Task details → Write out all entries word for word.

Items →
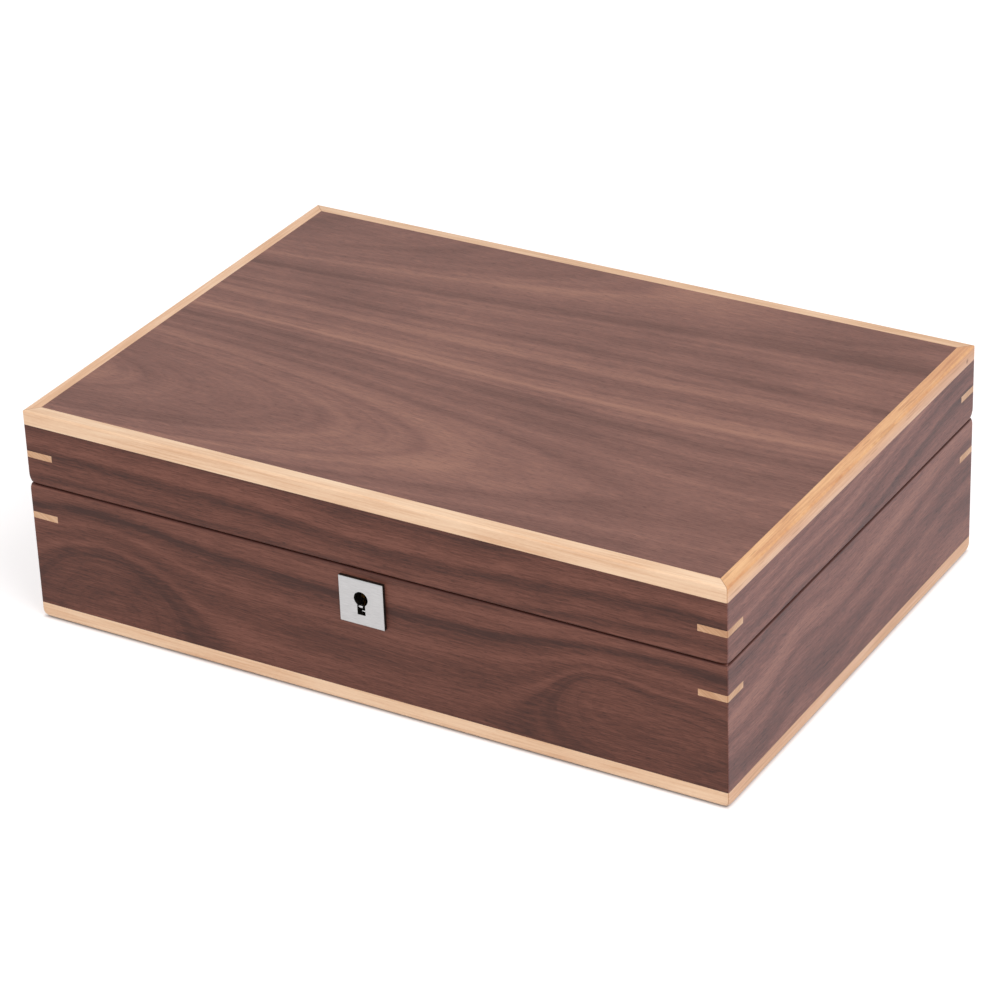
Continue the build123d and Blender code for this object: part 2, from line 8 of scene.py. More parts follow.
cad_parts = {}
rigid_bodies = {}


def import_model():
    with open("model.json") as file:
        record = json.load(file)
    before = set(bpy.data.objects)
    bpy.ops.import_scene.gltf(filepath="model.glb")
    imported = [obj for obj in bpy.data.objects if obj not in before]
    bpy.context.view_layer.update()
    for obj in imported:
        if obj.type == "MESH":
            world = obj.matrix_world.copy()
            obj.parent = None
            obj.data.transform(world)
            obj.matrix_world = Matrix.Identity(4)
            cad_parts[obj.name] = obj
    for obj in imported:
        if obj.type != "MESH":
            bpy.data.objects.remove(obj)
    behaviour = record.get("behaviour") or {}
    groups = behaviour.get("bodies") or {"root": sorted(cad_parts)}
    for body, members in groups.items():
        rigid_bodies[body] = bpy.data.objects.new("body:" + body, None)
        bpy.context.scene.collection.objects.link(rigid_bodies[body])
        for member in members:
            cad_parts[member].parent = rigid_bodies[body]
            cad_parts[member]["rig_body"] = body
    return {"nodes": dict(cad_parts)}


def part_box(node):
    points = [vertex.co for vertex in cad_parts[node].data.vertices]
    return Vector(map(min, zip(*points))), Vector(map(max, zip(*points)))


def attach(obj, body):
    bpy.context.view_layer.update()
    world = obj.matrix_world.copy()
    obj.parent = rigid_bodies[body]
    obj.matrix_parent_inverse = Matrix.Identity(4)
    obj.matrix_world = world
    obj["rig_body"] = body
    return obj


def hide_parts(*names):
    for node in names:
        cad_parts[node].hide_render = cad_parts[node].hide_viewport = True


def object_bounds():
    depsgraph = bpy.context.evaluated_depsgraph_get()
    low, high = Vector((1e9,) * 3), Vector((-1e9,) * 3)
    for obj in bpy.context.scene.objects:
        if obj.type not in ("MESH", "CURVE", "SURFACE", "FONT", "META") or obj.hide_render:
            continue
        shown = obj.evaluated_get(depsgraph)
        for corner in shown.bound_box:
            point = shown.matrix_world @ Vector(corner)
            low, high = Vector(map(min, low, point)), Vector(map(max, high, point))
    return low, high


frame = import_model()
cad_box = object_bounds()

# Viewpoint. The box stands on a white table and is photographed from above the right end of
# its front with a long lens, so that its edges run nearly parallel. Its straight edges give
# the camera's place, turn and lens, and small crops of it a last shift of 0.35 mm sideways.
camera = bpy.data.objects.new("camera", bpy.data.cameras.new("camera"))
bpy.context.scene.collection.objects.link(camera)
bpy.context.scene.camera = camera
camera.data.sensor_width = 36
camera.data.lens = 138.1
azimuth, elevation, roll = (math.radians(angle) for angle in (31.134, 28.761, -2.221))
towards = Vector((math.sin(azimuth), -math.cos(azimuth), 0)) * math.cos(elevation)
towards.z = math.sin(elevation)
rightwards = Vector((math.cos(azimuth), math.sin(azimuth), 0))
turned = Matrix((rightwards, towards.cross(rightwards), towards)).transposed()
turned = turned @ Matrix.Rotation(roll, 3, "Z")
stand = Vector((0.741037, -1.232235, 0.830413))
camera.matrix_world = Matrix.Translation(stand) @ turned.to_4x4()

# Walls of the base and the lid. Fibreboard, mitred at the corners and veneered in American black
# walnut with the grain level, sanded and sprayed with a satin lacquer. One sheet of veneer goes
# round base and lid, and they are sawn apart afterwards, so the figure runs on across the seam.
half_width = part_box("base_right_wall")[1].x
half_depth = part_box("base_back_wall")[1].y
seam = (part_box("base_front_wall")[1].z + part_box("lid_front_wall")[0].z) / 2


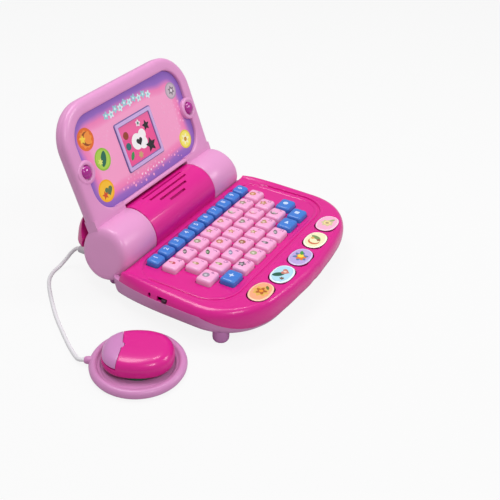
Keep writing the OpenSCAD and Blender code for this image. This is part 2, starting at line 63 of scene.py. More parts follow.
eye = Vector((-0.5182, -0.3498, 0.4479))
target = Vector((0.0264, -0.0073, 0.0400))
camera_data = bpy.data.cameras.new("camera")
camera_data.sensor_width = 36
camera_data.lens = 61.16
camera_data.shift_x = 0.0863
camera_data.shift_y = -0.0311
camera = placed("camera", camera_data)
camera.location = eye
camera.rotation_euler = look(target, eye)
scene.camera = camera


def soft_lamp(name, place, aim, size, watts):
    data = bpy.data.lights.new(name, "AREA")
    data.shape = "RECTANGLE"
    data.size = size[0]
    data.size_y = size[1]
    data.energy = watts
    lamp = placed(name, data)
    lamp.location = place
    lamp.rotation_euler = look(aim, place)


middle = (0.02, 0.0, 0.05)
soft_lamp("lamp_over", (0.0, 0.3, 1.1), middle, (0.55, 0.4), 5.6)
soft_lamp("lamp_left", (-0.42, -0.72, 0.95), middle, (0.3, 0.3), 3.2)
soft_lamp("lamp_right", (0.6, -0.85, 0.7), middle, (0.35, 0.35), 3.2)
soft_lamp("lamp_small", (0.32, -0.03, 0.98), middle, (0.16, 0.16), 1.1)


def seen_as_white(tree, lit, white, surface, share):
    """Shows a share of the white shader to the camera; all other rays meet the lit one."""
    add, join = tree.nodes.new, tree.links.new
    rays = add("ShaderNodeLightPath")
    seen = add("ShaderNodeMath")
    seen.operation = "MULTIPLY"
    settle(seen, {1: share})
    mixed = add("ShaderNodeMixShader")
    join(rays.outputs["Is Camera Ray"], seen.inputs[0])
    join(seen.outputs["Value"], mixed.inputs["Fac"])
    join(lit.outputs[0], mixed.inputs[1])
    join(white.outputs[0], mixed.inputs[2])
    join(mixed.outputs[0], surface.inputs["Surface"])


world = bpy.data.worlds.new("surround")
world.use_nodes = True
surround = world.node_tree
surround_light = surround.nodes["Background"]
settle(surround_light, {"Color": (1, 1, 1, 1), "Strength": 0.4})
white_back = surround.nodes.new("ShaderNodeBackground")
settle(white_back, {"Strength": 1.0})
seen_as_white(surround, surround_light, white_back, surround.nodes["World Output"], 1.0)
scene.world = world
scene.view_settings.view_transform = "Standard"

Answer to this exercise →
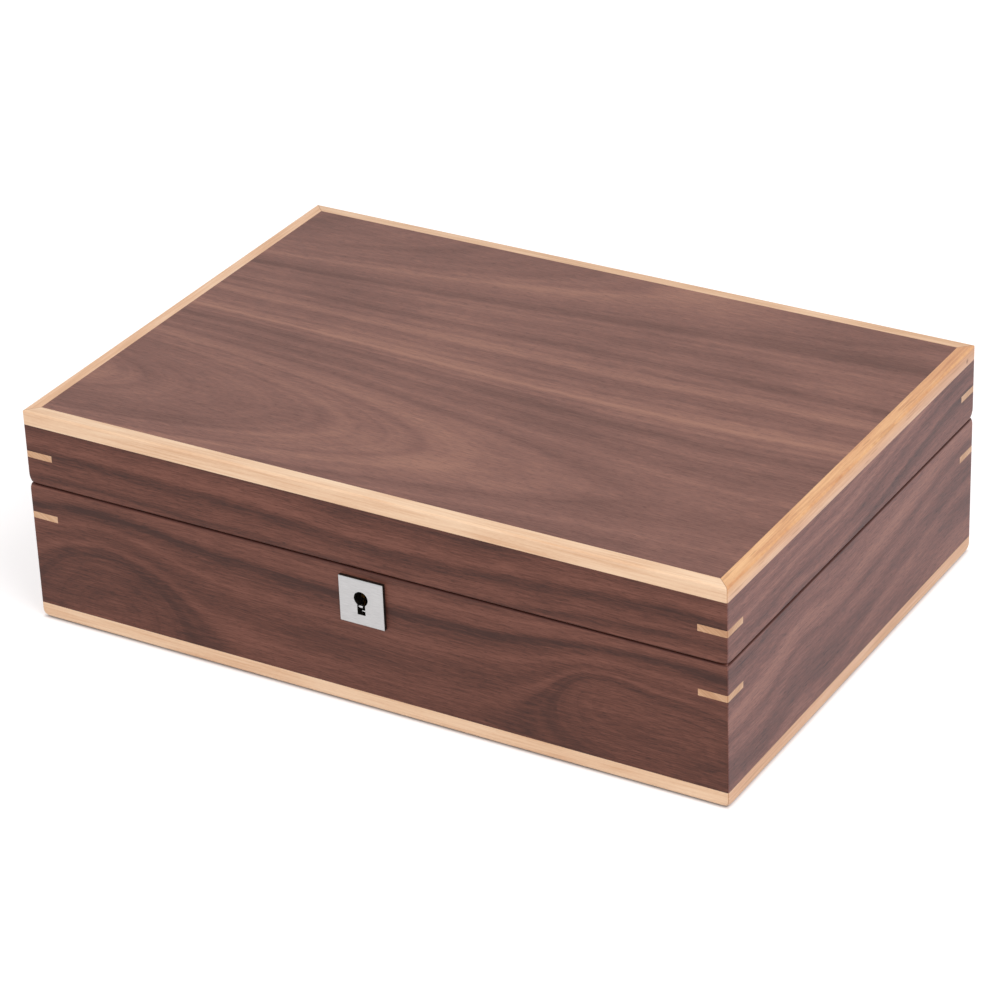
Continue the build123d and Blender code for this object: part 2, from line 8 of scene.py. More parts follow.
cad_parts = {}
rigid_bodies = {}


def import_model():
    with open("model.json") as file:
        record = json.load(file)
    before = set(bpy.data.objects)
    bpy.ops.import_scene.gltf(filepath="model.glb")
    imported = [obj for obj in bpy.data.objects if obj not in before]
    bpy.context.view_layer.update()
    for obj in imported:
        if obj.type == "MESH":
            world = obj.matrix_world.copy()
            obj.parent = None
            obj.data.transform(world)
            obj.matrix_world = Matrix.Identity(4)
            cad_parts[obj.name] = obj
    for obj in imported:
        if obj.type != "MESH":
            bpy.data.objects.remove(obj)
    behaviour = record.get("behaviour") or {}
    groups = behaviour.get("bodies") or {"root": sorted(cad_parts)}
    for body, members in groups.items():
        rigid_bodies[body] = bpy.data.objects.new("body:" + body, None)
        bpy.context.scene.collection.objects.link(rigid_bodies[body])
        for member in members:
            cad_parts[member].parent = rigid_bodies[body]
            cad_parts[member]["rig_body"] = body
    return {"nodes": dict(cad_parts)}


def part_box(node):
    points = [vertex.co for vertex in cad_parts[node].data.vertices]
    return Vector(map(min, zip(*points))), Vector(map(max, zip(*points)))


def attach(obj, body):
    bpy.context.view_layer.update()
    world = obj.matrix_world.copy()
    obj.parent = rigid_bodies[body]
    obj.matrix_parent_inverse = Matrix.Identity(4)
    obj.matrix_world = world
    obj["rig_body"] = body
    return obj


def hide_parts(*names):
    for node in names:
        cad_parts[node].hide_render = cad_parts[node].hide_viewport = True


def object_bounds():
    depsgraph = bpy.context.evaluated_depsgraph_get()
    low, high = Vector((1e9,) * 3), Vector((-1e9,) * 3)
    for obj in bpy.context.scene.objects:
        if obj.type not in ("MESH", "CURVE", "SURFACE", "FONT", "META") or obj.hide_render:
            continue
        shown = obj.evaluated_get(depsgraph)
        for corner in shown.bound_box:
            point = shown.matrix_world @ Vector(corner)
            low, high = Vector(map(min, low, point)), Vector(map(max, high, point))
    return low, high


frame = import_model()
cad_box = object_bounds()

# Viewpoint. The box stands on a white table and is photographed from above the right end of
# its front with a long lens, so that its edges run nearly parallel. Its straight edges give
# the camera's place, turn and lens, and small crops of it a last shift of 0.35 mm sideways.
camera = bpy.data.objects.new("camera", bpy.data.cameras.new("camera"))
bpy.context.scene.collection.objects.link(camera)
bpy.context.scene.camera = camera
camera.data.sensor_width = 36
camera.data.lens = 138.1
azimuth, elevation, roll = (math.radians(angle) for angle in (31.134, 28.761, -2.221))
towards = Vector((math.sin(azimuth), -math.cos(azimuth), 0)) * math.cos(elevation)
towards.z = math.sin(elevation)
rightwards = Vector((math.cos(azimuth), math.sin(azimuth), 0))
turned = Matrix((rightwards, towards.cross(rightwards), towards)).transposed()
turned = turned @ Matrix.Rotation(roll, 3, "Z")
stand = Vector((0.741037, -1.232235, 0.830413))
camera.matrix_world = Matrix.Translation(stand) @ turned.to_4x4()

# Walls of the base and the lid. Fibreboard, mitred at the corners and veneered in American black
# walnut with the grain level, sanded and sprayed with a satin lacquer. One sheet of veneer goes
# round base and lid, and they are sawn apart afterwards, so the figure runs on across the seam.
half_width = part_box("base_right_wall")[1].x
half_depth = part_box("base_back_wall")[1].y
seam = (part_box("base_front_wall")[1].z + part_box("lid_front_wall")[0].z) / 2


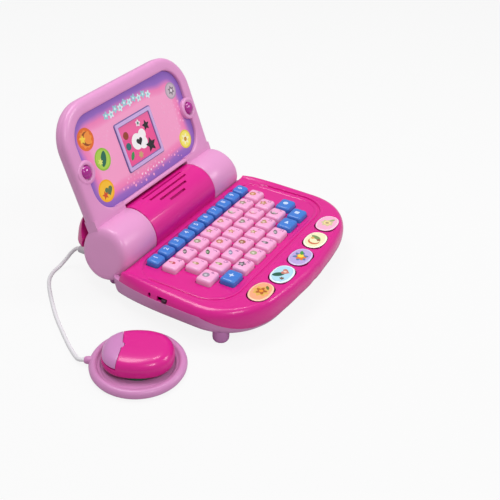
Keep writing the OpenSCAD and Blender code for this image. This is part 2, starting at line 63 of scene.py. More parts follow.
eye = Vector((-0.5182, -0.3498, 0.4479))
target = Vector((0.0264, -0.0073, 0.0400))
camera_data = bpy.data.cameras.new("camera")
camera_data.sensor_width = 36
camera_data.lens = 61.16
camera_data.shift_x = 0.0863
camera_data.shift_y = -0.0311
camera = placed("camera", camera_data)
camera.location = eye
camera.rotation_euler = look(target, eye)
scene.camera = camera


def soft_lamp(name, place, aim, size, watts):
    data = bpy.data.lights.new(name, "AREA")
    data.shape = "RECTANGLE"
    data.size = size[0]
    data.size_y = size[1]
    data.energy = watts
    lamp = placed(name, data)
    lamp.location = place
    lamp.rotation_euler = look(aim, place)


middle = (0.02, 0.0, 0.05)
soft_lamp("lamp_over", (0.0, 0.3, 1.1), middle, (0.55, 0.4), 5.6)
soft_lamp("lamp_left", (-0.42, -0.72, 0.95), middle, (0.3, 0.3), 3.2)
soft_lamp("lamp_right", (0.6, -0.85, 0.7), middle, (0.35, 0.35), 3.2)
soft_lamp("lamp_small", (0.32, -0.03, 0.98), middle, (0.16, 0.16), 1.1)


def seen_as_white(tree, lit, white, surface, share):
    """Shows a share of the white shader to the camera; all other rays meet the lit one."""
    add, join = tree.nodes.new, tree.links.new
    rays = add("ShaderNodeLightPath")
    seen = add("ShaderNodeMath")
    seen.operation = "MULTIPLY"
    settle(seen, {1: share})
    mixed = add("ShaderNodeMixShader")
    join(rays.outputs["Is Camera Ray"], seen.inputs[0])
    join(seen.outputs["Value"], mixed.inputs["Fac"])
    join(lit.outputs[0], mixed.inputs[1])
    join(white.outputs[0], mixed.inputs[2])
    join(mixed.outputs[0], surface.inputs["Surface"])


world = bpy.data.worlds.new("surround")
world.use_nodes = True
surround = world.node_tree
surround_light = surround.nodes["Background"]
settle(surround_light, {"Color": (1, 1, 1, 1), "Strength": 0.4})
white_back = surround.nodes.new("ShaderNodeBackground")
settle(white_back, {"Strength": 1.0})
seen_as_white(surround, surround_light, white_back, surround.nodes["World Output"], 1.0)
scene.world = world
scene.view_settings.view_transform = "Standard"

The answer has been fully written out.